EARTH TO LUANN: QUIT BEING A BOOZY FLOOZY!
FIRST, the good news:
Reality babe Countess
Luann de Lesseps hasn’t been knocking back waterfalls of booze during her coronavirus lockdown.
Now the bad: Fat chance of it lasting very long.
Even after two years of legal troubles due to her love of hooch, the twice-divorced aristocrat wannabe — she got the title from her first hubby, a fancy French dude — can shockingly be seen drinking along with her co-stars on this season’s The Real Housewives of New York City.
She admitted in January, “I’m drinking,” but insisted: “I’m drinking socially and responsibly.”
Now months later, she swears she’s been sober while in lockdown with her 26-year-old daughter, Victoria, saying: “We’re kind of not drinking together.”
“Kind of”? That’s not exactly taking the pledge.
And it’s gotta be worrying to her fans — because drinking turned Luann’s ritzy life into a tippling train wreck!
On Dec. 24, 2017, the drunkas-a-skunk blueblood was found romping with a guy in a ritzy Palm Beach hotel bedroom that wasn’t theirs — and she refused to leave!
According to RadarOnline, cops then arrived — and the firewater-fueled beauty bloodied an officer by slamming a door in his face! Meanwhile, she kicked and screamed, telling the cops, “I’m going to f***ing kill you!”
Doesn’t sound very uppercrusty, does it?
Days later, the humiliated lush checked into rehab and then beat jail time with a deal to plead guilty to battery, trespassing and disorderly intoxication.
The judge then put her on a year’s probation containing an order not to drink — but that command was busted in the spring of 2019 when she confessed to downing two mimosas following a cabaret stint. It turned out she was also ducking alcohol recovery meetings and sobriety tests, which were also part of the agreement.
The lucky gal avoided the slammer again when the kindhearted judge gave her stricter rules — ones she appeared to obey, leading to her completing probation last August.

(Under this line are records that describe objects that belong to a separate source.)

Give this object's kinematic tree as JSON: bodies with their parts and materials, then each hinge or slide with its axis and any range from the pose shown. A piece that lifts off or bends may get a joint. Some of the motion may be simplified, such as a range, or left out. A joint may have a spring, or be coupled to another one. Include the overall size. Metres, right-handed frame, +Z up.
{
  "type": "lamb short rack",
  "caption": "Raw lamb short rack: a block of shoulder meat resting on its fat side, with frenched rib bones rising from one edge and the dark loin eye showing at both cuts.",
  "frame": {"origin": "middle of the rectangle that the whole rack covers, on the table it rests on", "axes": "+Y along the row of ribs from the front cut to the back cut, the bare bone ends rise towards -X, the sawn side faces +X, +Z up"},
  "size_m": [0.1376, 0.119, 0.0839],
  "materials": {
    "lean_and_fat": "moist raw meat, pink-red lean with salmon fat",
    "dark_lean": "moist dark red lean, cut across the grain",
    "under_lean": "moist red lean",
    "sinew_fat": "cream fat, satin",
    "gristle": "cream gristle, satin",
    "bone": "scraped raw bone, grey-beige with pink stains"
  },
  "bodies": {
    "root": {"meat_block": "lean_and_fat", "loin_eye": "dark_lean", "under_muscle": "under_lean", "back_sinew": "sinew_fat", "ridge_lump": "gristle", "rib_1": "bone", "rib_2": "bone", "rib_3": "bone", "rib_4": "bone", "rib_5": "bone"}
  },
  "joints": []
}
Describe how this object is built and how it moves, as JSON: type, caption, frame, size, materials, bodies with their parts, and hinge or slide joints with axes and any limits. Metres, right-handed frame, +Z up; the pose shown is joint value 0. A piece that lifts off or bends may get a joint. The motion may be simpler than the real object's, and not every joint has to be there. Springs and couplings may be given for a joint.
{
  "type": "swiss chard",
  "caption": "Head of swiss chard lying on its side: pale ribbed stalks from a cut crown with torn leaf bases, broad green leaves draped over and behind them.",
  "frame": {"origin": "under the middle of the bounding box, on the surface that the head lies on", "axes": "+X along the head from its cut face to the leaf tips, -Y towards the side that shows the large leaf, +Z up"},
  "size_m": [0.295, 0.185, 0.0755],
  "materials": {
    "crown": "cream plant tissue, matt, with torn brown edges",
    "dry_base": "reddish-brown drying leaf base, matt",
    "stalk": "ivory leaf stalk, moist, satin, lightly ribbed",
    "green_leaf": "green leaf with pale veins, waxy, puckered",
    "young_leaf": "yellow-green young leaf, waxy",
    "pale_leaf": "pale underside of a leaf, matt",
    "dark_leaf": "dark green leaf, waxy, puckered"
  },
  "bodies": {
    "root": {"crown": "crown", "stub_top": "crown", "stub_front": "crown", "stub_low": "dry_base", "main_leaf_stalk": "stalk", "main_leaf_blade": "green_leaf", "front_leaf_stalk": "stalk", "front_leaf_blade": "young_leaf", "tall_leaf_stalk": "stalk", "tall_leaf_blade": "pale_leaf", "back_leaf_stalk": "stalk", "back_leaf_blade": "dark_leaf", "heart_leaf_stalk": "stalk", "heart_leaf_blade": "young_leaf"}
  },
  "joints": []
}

But while she says she’s gone sober on lockdown, she’s said she WILL “drink socially” again.
And that’s bad because she’s admitted she’s a lush.
“I can’t be like most normal people and have a glass or two of wine,” she’s blabbed. “I will drink the whole bottle and then go looking where can I get another bottle.”
We say: Please, Luann, quit cold turkey — or there’s a barrel of trouble ahead!